From Port Authority Bus Terminal in New York City (41st Street and 8th Avenue)
Purchase a Suburban Transit bus ticket to Princeton at windows 16 through 19 on the first floor. Board the bus on the third floor (fourth level) at gates 420 through 422. The bus leaves every half hour between 6:00 a.m. and 11:00 p.m. on weekdays and between 9:00 a.m. and 11:00 p.m. on weekends, and every half hour on the hour until 1:00 a.m. The trip is one and one-half hours. Ask the driver to let you off at the end of Nassau Street where it meets Mercer Street and Route 206 in Princeton, and walk to the Seminary.
From New York City (and north) and Philadelphia (and south)
New Jersey Transit services Princeton from the north (New York City, Newark), with connecting service from the south (Trenton, Philadelphia, Baltimore, Washington DC). Amtrak trains stop in Trenton, and some at Princeton Junction.

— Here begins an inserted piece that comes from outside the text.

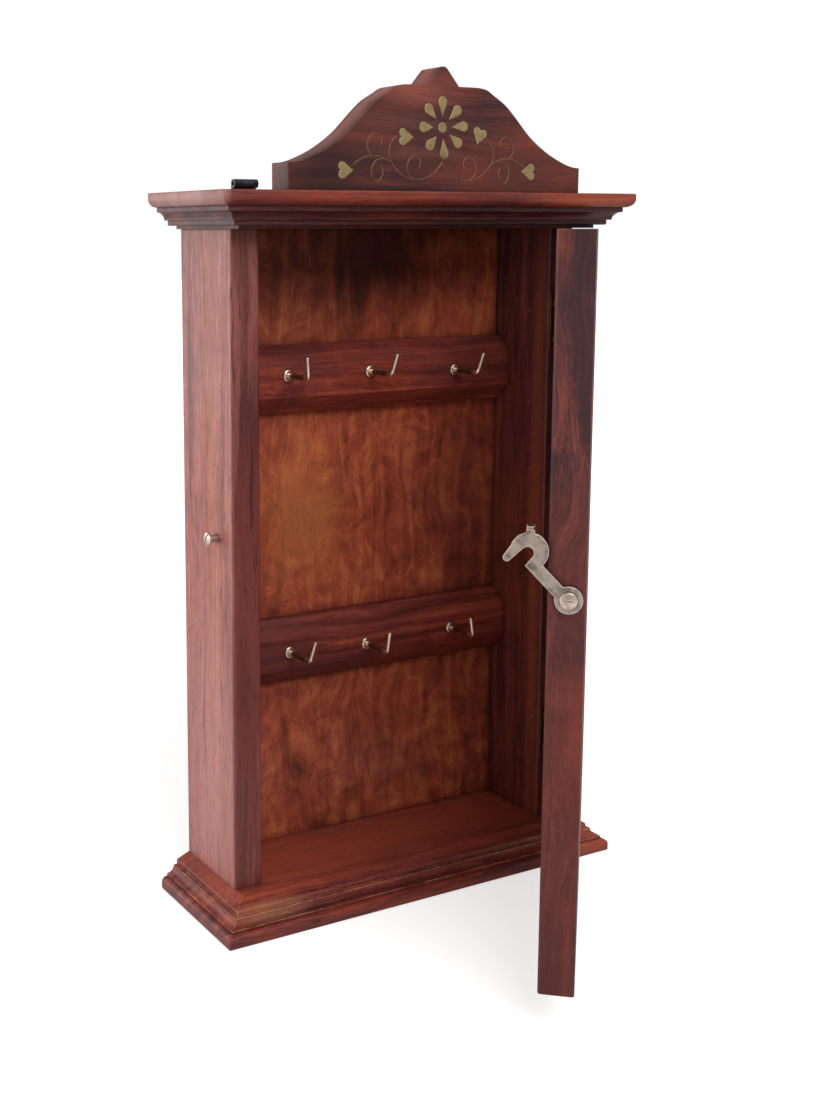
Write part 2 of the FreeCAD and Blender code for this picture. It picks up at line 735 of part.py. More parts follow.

From the North/New York City
Take the New Jersey Turnpike South to Exit 9 (New Brunswick). After the tollbooths, bear right onto the ramp for Route 18 North. Shortly after getting onto Route 18 North the road will fork; stay to the left of the fork, in the right lane. Bear right onto this exit for Route 1 South/Trenton. Follow Route 1 South to Alexander Road (Princeton). Turn right onto Alexander Road and continue to the entrance of Princeton Seminary, which is the first left turn after College Road (Alexander Road will be Alexander Street at this point).
From the West
Take I-78 East into New Jersey. Exit onto I-287 South toward Somerville. Follow signs for Routes 202/206 South. Travel south on 202 for a short distance and then follow signs for Route 206 South. You will go around a traffic circle. Continue south on Route 206 for about eighteen miles to Nassau Street (Route 27) in the center of Princeton. Turn left onto Nassau Street and the first right onto Mercer Street and continue to the main entrance of Princeton Seminary, which will be on your left.
From the South
From southern New Jersey take I-295 North (becomes I-95 South) to the “Princeton Pike North” exit and continue on Princeton Pike for approximately five miles. Immediately after passing Library Place (on the left), the main entrance to the campus will be on your right.
From the East
Take I-95 West toward Trenton to the exit for I-295 North (becomes I-95 South) to the “Princeton Pike North” exit and continue on Princeton Pike for approximately five miles. Immediately after passing Library Place (on the left), the main entrance to the campus will be on your right.
Take I-95 North into New Jersey and exit at “Princeton Pike North” and continue on Princeton Pike for approximately five miles. Immediately after passing Library Place (on the left), the main entrance to the campus will be on your right.